WRITTEN TASK:
Reproduce each record exactly.

-- start DATA ENTRIES --

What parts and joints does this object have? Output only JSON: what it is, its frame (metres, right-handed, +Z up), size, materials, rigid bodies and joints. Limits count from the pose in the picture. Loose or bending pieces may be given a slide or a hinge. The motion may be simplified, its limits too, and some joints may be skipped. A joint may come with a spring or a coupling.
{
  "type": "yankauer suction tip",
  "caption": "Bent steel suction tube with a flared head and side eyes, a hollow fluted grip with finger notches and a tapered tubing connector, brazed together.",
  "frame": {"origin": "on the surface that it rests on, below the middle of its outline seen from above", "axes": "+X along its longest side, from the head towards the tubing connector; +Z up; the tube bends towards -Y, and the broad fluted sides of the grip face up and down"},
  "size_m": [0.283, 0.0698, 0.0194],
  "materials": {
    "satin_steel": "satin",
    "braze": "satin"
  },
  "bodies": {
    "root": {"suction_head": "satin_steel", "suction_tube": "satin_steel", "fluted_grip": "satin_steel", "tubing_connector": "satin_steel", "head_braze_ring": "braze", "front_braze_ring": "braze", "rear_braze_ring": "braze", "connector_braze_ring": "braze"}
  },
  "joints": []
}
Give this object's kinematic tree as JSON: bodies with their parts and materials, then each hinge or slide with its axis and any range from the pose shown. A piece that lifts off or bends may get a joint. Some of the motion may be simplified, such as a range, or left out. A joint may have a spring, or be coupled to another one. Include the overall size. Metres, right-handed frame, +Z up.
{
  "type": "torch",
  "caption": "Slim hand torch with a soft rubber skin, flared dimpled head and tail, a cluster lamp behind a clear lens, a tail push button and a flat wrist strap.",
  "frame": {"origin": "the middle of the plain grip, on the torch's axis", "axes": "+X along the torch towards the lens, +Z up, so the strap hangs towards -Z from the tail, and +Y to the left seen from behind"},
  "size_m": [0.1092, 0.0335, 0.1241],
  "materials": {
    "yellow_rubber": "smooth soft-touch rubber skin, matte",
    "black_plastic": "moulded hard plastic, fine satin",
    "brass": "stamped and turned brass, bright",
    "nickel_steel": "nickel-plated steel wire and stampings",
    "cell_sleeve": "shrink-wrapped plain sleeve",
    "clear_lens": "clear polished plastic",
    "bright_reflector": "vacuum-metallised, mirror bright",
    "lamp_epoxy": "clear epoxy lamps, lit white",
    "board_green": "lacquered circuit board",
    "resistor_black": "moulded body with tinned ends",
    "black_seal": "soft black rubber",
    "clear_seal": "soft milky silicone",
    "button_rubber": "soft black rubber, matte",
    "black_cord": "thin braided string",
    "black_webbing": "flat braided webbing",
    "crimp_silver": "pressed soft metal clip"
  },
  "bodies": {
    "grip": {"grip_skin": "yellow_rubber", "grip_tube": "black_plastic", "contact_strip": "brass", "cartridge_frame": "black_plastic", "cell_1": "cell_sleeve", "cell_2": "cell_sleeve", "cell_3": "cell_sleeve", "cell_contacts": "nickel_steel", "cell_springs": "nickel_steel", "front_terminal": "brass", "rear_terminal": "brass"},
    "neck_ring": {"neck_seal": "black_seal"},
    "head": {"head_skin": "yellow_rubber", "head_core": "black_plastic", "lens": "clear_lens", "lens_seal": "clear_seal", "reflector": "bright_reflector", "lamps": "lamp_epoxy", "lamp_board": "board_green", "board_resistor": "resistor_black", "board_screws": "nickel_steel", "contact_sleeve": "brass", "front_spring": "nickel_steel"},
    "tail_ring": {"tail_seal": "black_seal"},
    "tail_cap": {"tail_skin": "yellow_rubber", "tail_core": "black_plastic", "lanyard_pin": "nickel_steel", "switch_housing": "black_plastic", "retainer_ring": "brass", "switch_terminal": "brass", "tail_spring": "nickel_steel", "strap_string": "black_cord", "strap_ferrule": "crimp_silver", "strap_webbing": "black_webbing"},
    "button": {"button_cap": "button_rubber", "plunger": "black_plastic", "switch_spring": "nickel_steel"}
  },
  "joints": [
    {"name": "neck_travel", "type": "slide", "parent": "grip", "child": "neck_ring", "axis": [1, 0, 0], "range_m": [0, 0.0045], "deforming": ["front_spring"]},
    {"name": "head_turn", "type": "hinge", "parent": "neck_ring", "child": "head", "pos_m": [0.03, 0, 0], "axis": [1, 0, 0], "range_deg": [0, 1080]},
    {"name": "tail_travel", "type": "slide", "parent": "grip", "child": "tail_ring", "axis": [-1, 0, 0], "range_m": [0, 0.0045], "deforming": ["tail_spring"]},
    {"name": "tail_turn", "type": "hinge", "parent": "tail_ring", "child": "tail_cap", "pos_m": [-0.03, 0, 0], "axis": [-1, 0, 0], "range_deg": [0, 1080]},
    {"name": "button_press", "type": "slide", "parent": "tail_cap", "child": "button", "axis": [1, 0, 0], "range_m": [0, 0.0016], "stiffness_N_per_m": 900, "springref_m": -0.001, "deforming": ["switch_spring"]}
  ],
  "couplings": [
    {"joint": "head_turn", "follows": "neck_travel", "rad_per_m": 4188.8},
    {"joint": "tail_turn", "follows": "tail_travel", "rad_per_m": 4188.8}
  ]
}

-- end DATA ENTRIES --

RESPONSE TO THE TASK:
What parts and joints does this object have? Output only JSON: what it is, its frame (metres, right-handed, +Z up), size, materials, rigid bodies and joints. Limits count from the pose in the picture. Loose or bending pieces may be given a slide or a hinge. The motion may be simplified, its limits too, and some joints may be skipped. A joint may come with a spring or a coupling.
{
  "type": "yankauer suction tip",
  "caption": "Bent steel suction tube with a flared head and side eyes, a hollow fluted grip with finger notches and a tapered tubing connector, brazed together.",
  "frame": {"origin": "on the surface that it rests on, below the middle of its outline seen from above", "axes": "+X along its longest side, from the head towards the tubing connector; +Z up; the tube bends towards -Y, and the broad fluted sides of the grip face up and down"},
  "size_m": [0.283, 0.0698, 0.0194],
  "materials": {
    "satin_steel": "satin",
    "braze": "satin"
  },
  "bodies": {
    "root": {"suction_head": "satin_steel", "suction_tube": "satin_steel", "fluted_grip": "satin_steel", "tubing_connector": "satin_steel", "head_braze_ring": "braze", "front_braze_ring": "braze", "rear_braze_ring": "braze", "connector_braze_ring": "braze"}
  },
  "joints": []
}
Give this object's kinematic tree as JSON: bodies with their parts and materials, then each hinge or slide with its axis and any range from the pose shown. A piece that lifts off or bends may get a joint. Some of the motion may be simplified, such as a range, or left out. A joint may have a spring, or be coupled to another one. Include the overall size. Metres, right-handed frame, +Z up.
{
  "type": "torch",
  "caption": "Slim hand torch with a soft rubber skin, flared dimpled head and tail, a cluster lamp behind a clear lens, a tail push button and a flat wrist strap.",
  "frame": {"origin": "the middle of the plain grip, on the torch's axis", "axes": "+X along the torch towards the lens, +Z up, so the strap hangs towards -Z from the tail, and +Y to the left seen from behind"},
  "size_m": [0.1092, 0.0335, 0.1241],
  "materials": {
    "yellow_rubber": "smooth soft-touch rubber skin, matte",
    "black_plastic": "moulded hard plastic, fine satin",
    "brass": "stamped and turned brass, bright",
    "nickel_steel": "nickel-plated steel wire and stampings",
    "cell_sleeve": "shrink-wrapped plain sleeve",
    "clear_lens": "clear polished plastic",
    "bright_reflector": "vacuum-metallised, mirror bright",
    "lamp_epoxy": "clear epoxy lamps, lit white",
    "board_green": "lacquered circuit board",
    "resistor_black": "moulded body with tinned ends",
    "black_seal": "soft black rubber",
    "clear_seal": "soft milky silicone",
    "button_rubber": "soft black rubber, matte",
    "black_cord": "thin braided string",
    "black_webbing": "flat braided webbing",
    "crimp_silver": "pressed soft metal clip"
  },
  "bodies": {
    "grip": {"grip_skin": "yellow_rubber", "grip_tube": "black_plastic", "contact_strip": "brass", "cartridge_frame": "black_plastic", "cell_1": "cell_sleeve", "cell_2": "cell_sleeve", "cell_3": "cell_sleeve", "cell_contacts": "nickel_steel", "cell_springs": "nickel_steel", "front_terminal": "brass", "rear_terminal": "brass"},
    "neck_ring": {"neck_seal": "black_seal"},
    "head": {"head_skin": "yellow_rubber", "head_core": "black_plastic", "lens": "clear_lens", "lens_seal": "clear_seal", "reflector": "bright_reflector", "lamps": "lamp_epoxy", "lamp_board": "board_green", "board_resistor": "resistor_black", "board_screws": "nickel_steel", "contact_sleeve": "brass", "front_spring": "nickel_steel"},
    "tail_ring": {"tail_seal": "black_seal"},
    "tail_cap": {"tail_skin": "yellow_rubber", "tail_core": "black_plastic", "lanyard_pin": "nickel_steel", "switch_housing": "black_plastic", "retainer_ring": "brass", "switch_terminal": "brass", "tail_spring": "nickel_steel", "strap_string": "black_cord", "strap_ferrule": "crimp_silver", "strap_webbing": "black_webbing"},
    "button": {"button_cap": "button_rubber", "plunger": "black_plastic", "switch_spring": "nickel_steel"}
  },
  "joints": [
    {"name": "neck_travel", "type": "slide", "parent": "grip", "child": "neck_ring", "axis": [1, 0, 0], "range_m": [0, 0.0045], "deforming": ["front_spring"]},
    {"name": "head_turn", "type": "hinge", "parent": "neck_ring", "child": "head", "pos_m": [0.03, 0, 0], "axis": [1, 0, 0], "range_deg": [0, 1080]},
    {"name": "tail_travel", "type": "slide", "parent": "grip", "child": "tail_ring", "axis": [-1, 0, 0], "range_m": [0, 0.0045], "deforming": ["tail_spring"]},
    {"name": "tail_turn", "type": "hinge", "parent": "tail_ring", "child": "tail_cap", "pos_m": [-0.03, 0, 0], "axis": [-1, 0, 0], "range_deg": [0, 1080]},
    {"name": "button_press", "type": "slide", "parent": "tail_cap", "child": "button", "axis": [1, 0, 0], "range_m": [0, 0.0016], "stiffness_N_per_m": 900, "springref_m": -0.001, "deforming": ["switch_spring"]}
  ],
  "couplings": [
    {"joint": "head_turn", "follows": "neck_travel", "rad_per_m": 4188.8},
    {"joint": "tail_turn", "follows": "tail_travel", "rad_per_m": 4188.8}
  ]
}